▶ Source excerpt

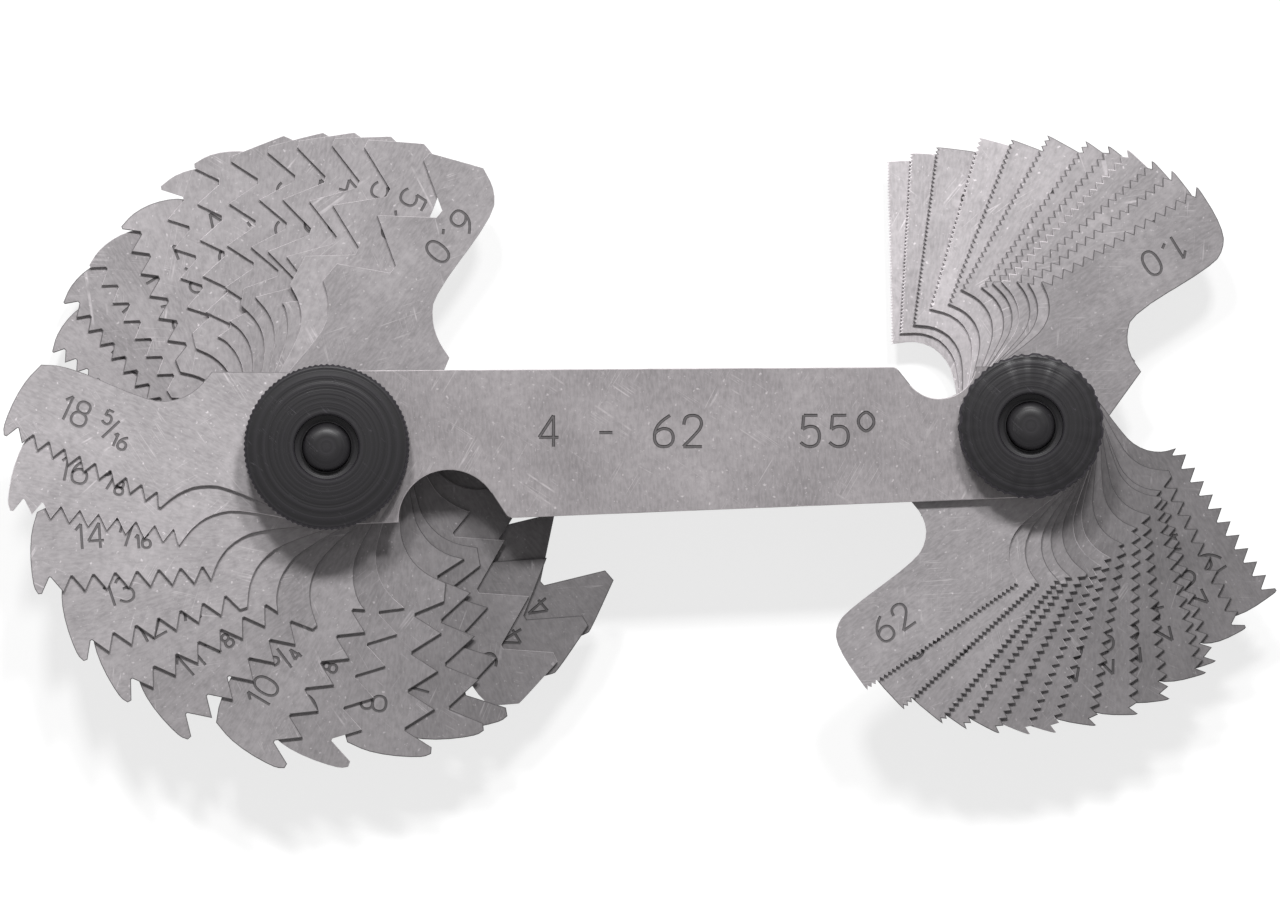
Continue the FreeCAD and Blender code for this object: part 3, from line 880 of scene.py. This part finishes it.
class GAUGE_OT_screws(bpy.types.Operator):
    """Makes the two pivot screws"""
    bl_idname = "gauge.screws"
    bl_label = "Pivot screws"

    def execute(self, context):
        settings = context.scene.gauge.nuts
        for side in ("left", "right"):
            node = side + "_pivot_screw"
            low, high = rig.box(node)
            head = (high[0] - low[0]) / 2
            shank = 2.0 * MM
            bm = bmesh.new()
            profile = [(0, 0), (head - 0.45 * MM, 0), (head - 0.12 * MM, 0.12 * MM), (head, 0.4 * MM),
                       (head, 1.5 * MM), (head - 0.1 * MM, 1.6 * MM), (shank, 1.6 * MM),
                       (shank, high[2] - 0.45 * MM), (shank - 0.12 * MM, high[2] - 0.2 * MM),
                       (shank - 0.45 * MM, high[2] - 0.02 * MM), (shank - 1.1 * MM, high[2]), (0, high[2])]
            points = [bm.verts.new((x, 0, z)) for x, z in profile]
            edges = [bm.edges.new(pair) for pair in zip(points, points[1:])]
            bmesh.ops.spin(bm, geom=points + edges, cent=(0, 0, 0), axis=(0, 0, 1), steps=48,
                           angle=2 * math.pi, use_merge=True)
            bmesh.ops.remove_doubles(bm, verts=bm.verts, dist=WELD)
            bmesh.ops.recalc_face_normals(bm, faces=bm.faces)
            for vertex in bm.verts:
                if vertex.co.z > high[2] - 0.3 * MM:
                    angle = math.atan2(vertex.co.y, vertex.co.x) + (side == "left")
                    vertex.co.xy *= 1 - 0.03 * (1 + math.sin(3 * angle)) - 0.03 * abs(math.sin(3.5 * angle))
            bmesh.ops.transform(bm, matrix=Matrix.Translation((pivot_of(side), 0, 0)), verts=bm.verts)
            mesh = as_mesh(bm, node + "_turned")
            finish = black_material(node + "_black", settings.black, (pivot_of(side), 0, 0), 0.3, 0.8)
            finish_piece(node + "_turned", mesh, "holder", [node], "black_oxide", finish)
        return {"FINISHED"}


# ---- Stage -----------------------------------------------------------------------------------------------
def flat_white(name, colour):
    """Pale surface that the camera and reflections see as plain white, and that still takes shadows."""
    material, tree, shader = new_material(name)
    shader.inputs["Base Color"].default_value = colour
    shader.inputs["Roughness"].default_value = 0.9
    shader.inputs["Specular IOR Level"].default_value = 0.1
    path = tree.nodes.new("ShaderNodeLightPath")
    seen = maths(tree, "MINIMUM", 1.0, maths(tree, "ADD", path.outputs["Is Camera Ray"], maths(
        tree, "ADD", path.outputs["Is Glossy Ray"], path.outputs["Is Transmission Ray"])))
    tree.links.new(maths(tree, "MULTIPLY", seen, 0.76), shader.inputs["Emission Strength"])
    shader.inputs["Emission Color"].default_value = (1, 1, 1, 1)
    return material


def lamp(name, place, aim, size, power):
    """Square soft lamp aimed at a point."""
    light = bpy.data.lights.new(name, "AREA")
    light.shape = "SQUARE"
    light.size = size
    light.energy = power
    holder = bpy.data.objects.new(name, light)
    holder.location = place
    holder.rotation_euler = (Vector(aim) - Vector(place)).to_track_quat("-Z", "Y").to_euler()
    bpy.context.scene.collection.objects.link(holder)


class GAUGE_OT_stage(bpy.types.Operator):
    """Sets up the floor, lamps, daylight and camera"""
    bl_idname = "gauge.stage"
    bl_label = "Stage"

    def execute(self, context):
        scene = context.scene
        settings = scene.gauge.stage
        bm = bmesh.new()
        bmesh.ops.create_grid(bm, x_segments=1, y_segments=1, size=3.0)
        mesh = as_mesh(bm, "studio_floor")
        mesh.materials.append(flat_white("pale_floor", (0.36, 0.36, 0.36, 1)))
        floor = bpy.data.objects.new("studio_floor", mesh)
        floor.location.z = CAD_BOX[0][2] - 0.02 * MM
        scene.collection.objects.link(floor)
        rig.stage(floor)

        middle = (26 * MM, 0, 10 * MM)
        lamp("left_lamp", (-0.06, 0.44, 0.70), middle, 0.09, settings.lamp_power)
        lamp("right_lamp", (0.16, 0.44, 0.70), middle, 0.09, settings.lamp_power)

        world = bpy.data.worlds.new("studio_daylight")
        world.use_nodes = True
        tree = world.node_tree
        background = tree.nodes["Background"]
        background.inputs["Color"].default_value = (1.0, 1.0, 1.0, 1.0)
        path = tree.nodes.new("ShaderNodeLightPath")
        seen = maths(tree, "MAXIMUM", path.outputs["Is Camera Ray"], maths(
            tree, "MAXIMUM", path.outputs["Is Glossy Ray"], path.outputs["Is Transmission Ray"]))
        link(tree, spread(tree, seen, 0.0, 1.0, settings.daylight, 0.95), background.inputs["Strength"])
        scene.world = world

        camera = bpy.data.cameras.new("camera")
        camera.sensor_width = 36.0
        camera.lens = 36.0 * settings.distance / settings.view_width
        camera.clip_end = 20.0
        eye = bpy.data.objects.new("camera", camera)
        eye.location = (25.96 * MM, -1.02 * MM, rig.box("front_plate")[1][2] + settings.distance)
        eye.rotation_euler = (0, 0, settings.roll)
        scene.collection.objects.link(eye)
        scene.camera = eye
        scene.view_settings.view_transform = "Standard"
        return {"FINISHED"}


class GAUGE_PT_panel(bpy.types.Panel):
    bl_idname = "GAUGE_PT_panel"
    bl_label = "Thread Pitch Gauge"
    bl_space_type = "VIEW_3D"
    bl_region_type = "UI"
    bl_category = "Pitch Gauge"

    def draw(self, context):
        settings = context.scene.gauge
        for group, operator in ((settings.stage, GAUGE_OT_stage), (settings.blades, GAUGE_OT_blades),
                                (settings.holder, GAUGE_OT_holder), (settings.nuts, GAUGE_OT_nuts),
                                (None, GAUGE_OT_screws)):
            box = self.layout.box()
            box.operator(operator.bl_idname)
            for name in group.bl_rna.properties.keys() if group else ():
                if name not in ("rna_type", "name"):
                    box.prop(group, name)


CLASSES = (GAUGE_PG_blades, GAUGE_PG_holder, GAUGE_PG_nuts, GAUGE_PG_stage, GAUGE_PG_settings,
           GAUGE_OT_stage, GAUGE_OT_blades, GAUGE_OT_holder, GAUGE_OT_nuts, GAUGE_OT_screws,
           GAUGE_PT_panel)


def register():
    for kind in CLASSES:
        bpy.utils.register_class(kind)
    bpy.types.Scene.gauge = PointerProperty(type=GAUGE_PG_settings)


def unregister():
    del bpy.types.Scene.gauge
    for kind in reversed(CLASSES):
        bpy.utils.unregister_class(kind)


def main():
    register()
    bpy.ops.gauge.stage()
    bpy.ops.gauge.holder()
    bpy.ops.gauge.blades()
    bpy.ops.gauge.nuts()
    bpy.ops.gauge.screws()
    sizes = {"cad_box": [list(corner) for corner in CAD_BOX],
             "visual_box": [list(corner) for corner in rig.bounds()]}
    with open("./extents.json", "w") as out:
        json.dump(sizes, out)


if __name__ == "__main__":
    main()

▶ Goal of the exercise
Extract each line of the listing above, copying it word for word.

▶ The completed task
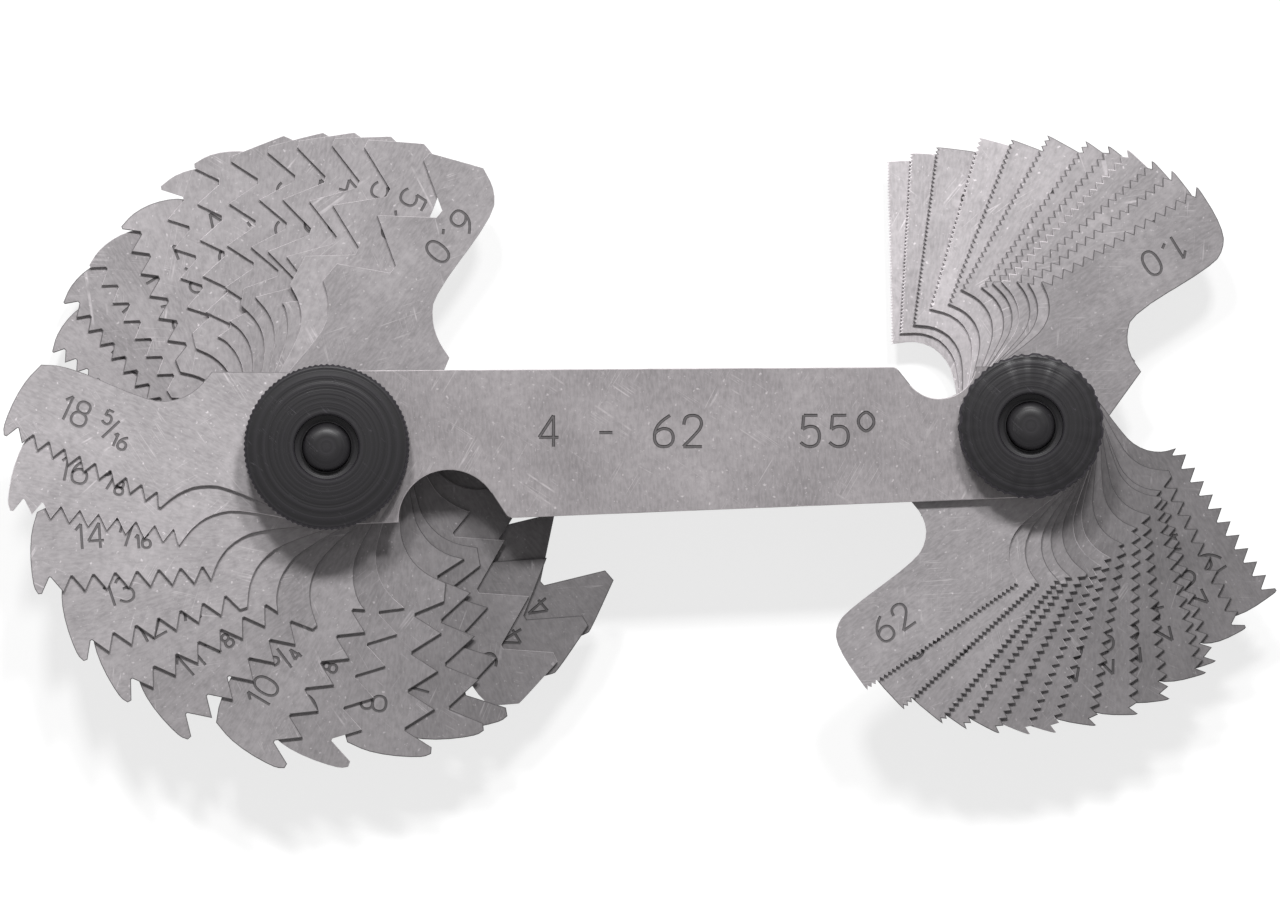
Continue the FreeCAD and Blender code for this object: part 3, from line 880 of scene.py. This part finishes it.
class GAUGE_OT_screws(bpy.types.Operator):
    """Makes the two pivot screws"""
    bl_idname = "gauge.screws"
    bl_label = "Pivot screws"

    def execute(self, context):
        settings = context.scene.gauge.nuts
        for side in ("left", "right"):
            node = side + "_pivot_screw"
            low, high = rig.box(node)
            head = (high[0] - low[0]) / 2
            shank = 2.0 * MM
            bm = bmesh.new()
            profile = [(0, 0), (head - 0.45 * MM, 0), (head - 0.12 * MM, 0.12 * MM), (head, 0.4 * MM),
                       (head, 1.5 * MM), (head - 0.1 * MM, 1.6 * MM), (shank, 1.6 * MM),
                       (shank, high[2] - 0.45 * MM), (shank - 0.12 * MM, high[2] - 0.2 * MM),
                       (shank - 0.45 * MM, high[2] - 0.02 * MM), (shank - 1.1 * MM, high[2]), (0, high[2])]
            points = [bm.verts.new((x, 0, z)) for x, z in profile]
            edges = [bm.edges.new(pair) for pair in zip(points, points[1:])]
            bmesh.ops.spin(bm, geom=points + edges, cent=(0, 0, 0), axis=(0, 0, 1), steps=48,
                           angle=2 * math.pi, use_merge=True)
            bmesh.ops.remove_doubles(bm, verts=bm.verts, dist=WELD)
            bmesh.ops.recalc_face_normals(bm, faces=bm.faces)
            for vertex in bm.verts:
                if vertex.co.z > high[2] - 0.3 * MM:
                    angle = math.atan2(vertex.co.y, vertex.co.x) + (side == "left")
                    vertex.co.xy *= 1 - 0.03 * (1 + math.sin(3 * angle)) - 0.03 * abs(math.sin(3.5 * angle))
            bmesh.ops.transform(bm, matrix=Matrix.Translation((pivot_of(side), 0, 0)), verts=bm.verts)
            mesh = as_mesh(bm, node + "_turned")
            finish = black_material(node + "_black", settings.black, (pivot_of(side), 0, 0), 0.3, 0.8)
            finish_piece(node + "_turned", mesh, "holder", [node], "black_oxide", finish)
        return {"FINISHED"}


# ---- Stage -----------------------------------------------------------------------------------------------
def flat_white(name, colour):
    """Pale surface that the camera and reflections see as plain white, and that still takes shadows."""
    material, tree, shader = new_material(name)
    shader.inputs["Base Color"].default_value = colour
    shader.inputs["Roughness"].default_value = 0.9
    shader.inputs["Specular IOR Level"].default_value = 0.1
    path = tree.nodes.new("ShaderNodeLightPath")
    seen = maths(tree, "MINIMUM", 1.0, maths(tree, "ADD", path.outputs["Is Camera Ray"], maths(
        tree, "ADD", path.outputs["Is Glossy Ray"], path.outputs["Is Transmission Ray"])))
    tree.links.new(maths(tree, "MULTIPLY", seen, 0.76), shader.inputs["Emission Strength"])
    shader.inputs["Emission Color"].default_value = (1, 1, 1, 1)
    return material


def lamp(name, place, aim, size, power):
    """Square soft lamp aimed at a point."""
    light = bpy.data.lights.new(name, "AREA")
    light.shape = "SQUARE"
    light.size = size
    light.energy = power
    holder = bpy.data.objects.new(name, light)
    holder.location = place
    holder.rotation_euler = (Vector(aim) - Vector(place)).to_track_quat("-Z", "Y").to_euler()
    bpy.context.scene.collection.objects.link(holder)


class GAUGE_OT_stage(bpy.types.Operator):
    """Sets up the floor, lamps, daylight and camera"""
    bl_idname = "gauge.stage"
    bl_label = "Stage"

    def execute(self, context):
        scene = context.scene
        settings = scene.gauge.stage
        bm = bmesh.new()
        bmesh.ops.create_grid(bm, x_segments=1, y_segments=1, size=3.0)
        mesh = as_mesh(bm, "studio_floor")
        mesh.materials.append(flat_white("pale_floor", (0.36, 0.36, 0.36, 1)))
        floor = bpy.data.objects.new("studio_floor", mesh)
        floor.location.z = CAD_BOX[0][2] - 0.02 * MM
        scene.collection.objects.link(floor)
        rig.stage(floor)

        middle = (26 * MM, 0, 10 * MM)
        lamp("left_lamp", (-0.06, 0.44, 0.70), middle, 0.09, settings.lamp_power)
        lamp("right_lamp", (0.16, 0.44, 0.70), middle, 0.09, settings.lamp_power)

        world = bpy.data.worlds.new("studio_daylight")
        world.use_nodes = True
        tree = world.node_tree
        background = tree.nodes["Background"]
        background.inputs["Color"].default_value = (1.0, 1.0, 1.0, 1.0)
        path = tree.nodes.new("ShaderNodeLightPath")
        seen = maths(tree, "MAXIMUM", path.outputs["Is Camera Ray"], maths(
            tree, "MAXIMUM", path.outputs["Is Glossy Ray"], path.outputs["Is Transmission Ray"]))
        link(tree, spread(tree, seen, 0.0, 1.0, settings.daylight, 0.95), background.inputs["Strength"])
        scene.world = world

        camera = bpy.data.cameras.new("camera")
        camera.sensor_width = 36.0
        camera.lens = 36.0 * settings.distance / settings.view_width
        camera.clip_end = 20.0
        eye = bpy.data.objects.new("camera", camera)
        eye.location = (25.96 * MM, -1.02 * MM, rig.box("front_plate")[1][2] + settings.distance)
        eye.rotation_euler = (0, 0, settings.roll)
        scene.collection.objects.link(eye)
        scene.camera = eye
        scene.view_settings.view_transform = "Standard"
        return {"FINISHED"}


class GAUGE_PT_panel(bpy.types.Panel):
    bl_idname = "GAUGE_PT_panel"
    bl_label = "Thread Pitch Gauge"
    bl_space_type = "VIEW_3D"
    bl_region_type = "UI"
    bl_category = "Pitch Gauge"

    def draw(self, context):
        settings = context.scene.gauge
        for group, operator in ((settings.stage, GAUGE_OT_stage), (settings.blades, GAUGE_OT_blades),
                                (settings.holder, GAUGE_OT_holder), (settings.nuts, GAUGE_OT_nuts),
                                (None, GAUGE_OT_screws)):
            box = self.layout.box()
            box.operator(operator.bl_idname)
            for name in group.bl_rna.properties.keys() if group else ():
                if name not in ("rna_type", "name"):
                    box.prop(group, name)


CLASSES = (GAUGE_PG_blades, GAUGE_PG_holder, GAUGE_PG_nuts, GAUGE_PG_stage, GAUGE_PG_settings,
           GAUGE_OT_stage, GAUGE_OT_blades, GAUGE_OT_holder, GAUGE_OT_nuts, GAUGE_OT_screws,
           GAUGE_PT_panel)


def register():
    for kind in CLASSES:
        bpy.utils.register_class(kind)
    bpy.types.Scene.gauge = PointerProperty(type=GAUGE_PG_settings)


def unregister():
    del bpy.types.Scene.gauge
    for kind in reversed(CLASSES):
        bpy.utils.unregister_class(kind)


def main():
    register()
    bpy.ops.gauge.stage()
    bpy.ops.gauge.holder()
    bpy.ops.gauge.blades()
    bpy.ops.gauge.nuts()
    bpy.ops.gauge.screws()
    sizes = {"cad_box": [list(corner) for corner in CAD_BOX],
             "visual_box": [list(corner) for corner in rig.bounds()]}
    with open("./extents.json", "w") as out:
        json.dump(sizes, out)


if __name__ == "__main__":
    main()